Prof. Acorn?, Photo copyright Michael Castellano
Home > Interesting Exchange with Anna Meredith of the Royal (Dick) School of Veterinary Studies

An email was originally sent to Ms Anna Meredith of the Royal Dick School of Veterinary Studies by Angus Macmillan who campaigns for


Dear Ms Meredith

I was interested to read a March 2006 Advice Note published by yourselves and the Institute of Zoology which states unequivocally that, "The origin of the squirrelpox virus in red squirrels is the introduced American grey squirrel". This seems an extremely bold statement and I would like to know what real evidence you have to support it. The JNCC states that the origin is "unknown"

As you are probably aware, a pox infection was evident in red squirrels in forty districts in England in the early part of the last century prior to them mixing with greys. SQPV was only identified in the 80s and it seems there is no evidence to rule out the possibility of earlier infections being of the same ilk.

It also appears that some red squirrels could have some form of resistence, as isolated cases of the disease occur in close knit populations where it could easily be transmitted between reds themselves.

I look forward to hearing from you.

Yours sincerely

Angus Macmillan


The following email was received from Ms Meredith:


Dear Mr Macmillan,
Thank you for your message. All the scientific evidence and research so far supports the theory that SQPV was introduced by American grey squirrels, including transmission studies, mathematical modelling on the dynamics of red squirrel populations, and the finding that grey squirrels from the USA have now been found to be seropositive for the virus (please see attached paper by McInnes et al which also gives a good summary of recent research).
There is much still to be learned about this virus and there is ongoing research both here and at the Moredun Institute into this area,but there is little doubt that control of greys is the key to preventing the death of reds. We are witnessing the steady spread of seropositivity in greys into the south of Scotland,and, within the last year, the corresponding first deaths from SQPV in reds in these areas.

Yours sincerely

Anna Meredith MA VetMB CertLAS DZooMed MRCVS
Head of Exotic Animal and Wildlife Service
Royal (Dick) School of Veterinary Studies
University of Edinburgh
Hospital for Small Animals
Easter Bush Veterinary Centre
EH25 9RG
Tel 0131 650 7650/6247
Fax 0131 650 7652

The University of Edinburgh is a charitable body, registered in Scotland, with registration
number SC005336.


Angus then replied with the following email:


Dear Ms Meredith

Thank you for your reply.

With respect, you haven't really answered the points I made in my email or 19 March.
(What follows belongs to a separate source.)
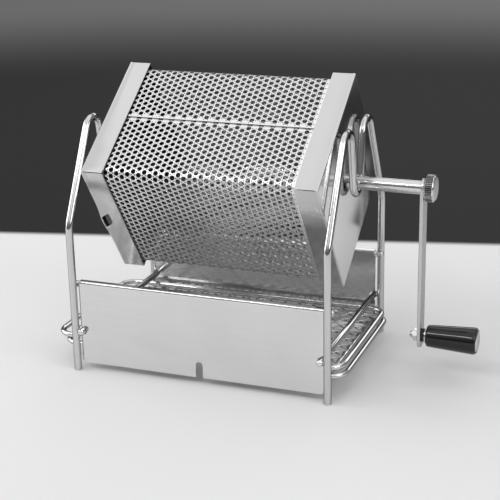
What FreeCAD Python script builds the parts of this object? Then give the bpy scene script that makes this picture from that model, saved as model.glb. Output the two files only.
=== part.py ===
import FreeCAD, Part
import math
import os

V = FreeCAD.Vector
X_AXIS = V(1, 0, 0)
Y_AXIS = V(0, 1, 0)
Z_AXIS = V(0, 0, 1)

# Hand-cranked coffee roaster: a perforated square drum turns in two bent wire side frames,
# over a sliding wire net and between two upright wind plates. Millimetres, +X along the drum
# towards the crank, +Y to the back, +Z up. The origin is on the table, under the middle of the box.

# Side frames, each one bent wire with two feet, two peaks and a saddle between them
frame_span = 160.0
leg_spread = 115.0
leg_wire = 4.5
shoulder_height = 92.0
shoulder_radius = 14.0
outer_lean = 28.6
inner_lean = 10.2
peak_radius = 9.0
saddle_radius = 6.8
foot_chamfer = 0.4

# Axle
axle_height = 116.2
axle_diameter = 8.0
axle_bore = 6.0
axle_reach = 39.0
axle_inner_end = 1.2
stub_reach = 6.0
running_clearance = 0.05
slide_clearance = 0.3

# Drum
drum_length = 144.2
drum_shift = 3.9
drum_turn = -10.45
cap_side = 89.1
cap_depth = 13.9
cap_sheet = 0.8
cap_fold = 1.0
cap_seam = 0.3
sheet_thickness = 0.6
sheet_corner = 6.0
sheet_entry = 11.9
lap_width = 6.0
lap_share = 0.515
grid_pitch = 9.6
grid_opening = 6.7

# Window and slit in the loading cap, measured along its lower front flange
window_length = 9.7
window_depth = 5.4
window_slant = 4.2
window_corner = 1.2
window_share = 0.531
slit_length = 3.7
slit_width = 0.5
slit_share = 0.619

# Cross wires between the legs
bar_wire = 3.8
bar_height = 25.2
bar_overhang = 2.6
bar_end_round = 1.2
rod_height = 54.5
rod_overhang = 0.6

# Wind plates
plate_thickness = 0.5
plate_leg_gap = 0.65
plate_foot_gap = 4.6
hem_clearance = 0.05
hem_lip = 1.4
bar_notch_height = 5.5
bar_notch_gap = 0.65
vent_width = 4.5
vent_height = 10.0

# Sliding net
rim_wire = 3.3
rim_height = 18.8
rim_gap = 1.7
rim_length = 182.6
lower_rim_length = 179.7
lower_rim_shift = 2.8
rim_depth = 99.2
rim_corner = 10.0
net_shift = -5.9
net_play = 0.05
net_strand = 1.3
cell_length = 9.8
cell_depth = 10.3
net_border = 1.2

# Crank
arm_thickness = 2.0
arm_width = 11.0
arm_length = 91.0
arm_tail = 2.0
screw_diameter = 4.0
thumb_diameter = 16.0
thumb_thickness = 6.2
thumb_edge = 1.1
thumb_stud = 9.0
plug_length = 12.0
plug_inset = 0.5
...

For a respected organisation such as the Royal (Dick) School of Veterinary Studies to make a statement of fact - "the origin of the squirrelpox virus in red squirrels is the introduced American grey squirrel" - when it is merely an inconclusive theory, strikes me as being sloppy science or a desire to mislead the general public in support of the present hate campaign being waged against grey squirrels.

With regard to the McInnes et al paper,

  1. I do not dispute that the SQPV virus has been identified as different from the earlier classification as a parapoxvirus. This has been common knowledge for some time.
  2. It is not true for them to say, “outbreaks of pox-like disease in red squirrels were not reported until after the introduction of the grey squirrel from America.” when forty districts in England had red squirrels with pox-like disease before there was any contact with greys.
  3. It is also very interesting that they acknowledge the possibility that the virus is endemic to the UK and that other rodent species inhabiting the same woodland environment could be harbouring the virus. This opens up a whole new avenue of thought.
  4. The fact that pox-like disease was endemic in the red squirrel population before contact with greys shows the paucity of the claim that greys are responsible.
  5. SQPV found in greys in America proves nothing. They could have been contact with any number of rodents that have had the disease.

It is my understanding that the presence of antibodies in a grey squirrel merely shows they have been in contact with some infected animal and does not necessarily mean they are carriers but merely that they have the ability to fend off the disease. Could you please confirm that this is the case.

I would also be very grateful if you could answer the points in my email of 19 March.

I’m sure neither you nor I would wish to be convicted and executed on the sort of evidence that is currently found against grey squirrels.

Yours sincerely

Angus Macmillan


We haven't had any further response from Ms Meredith. If she ever does reply, we will of course post it here.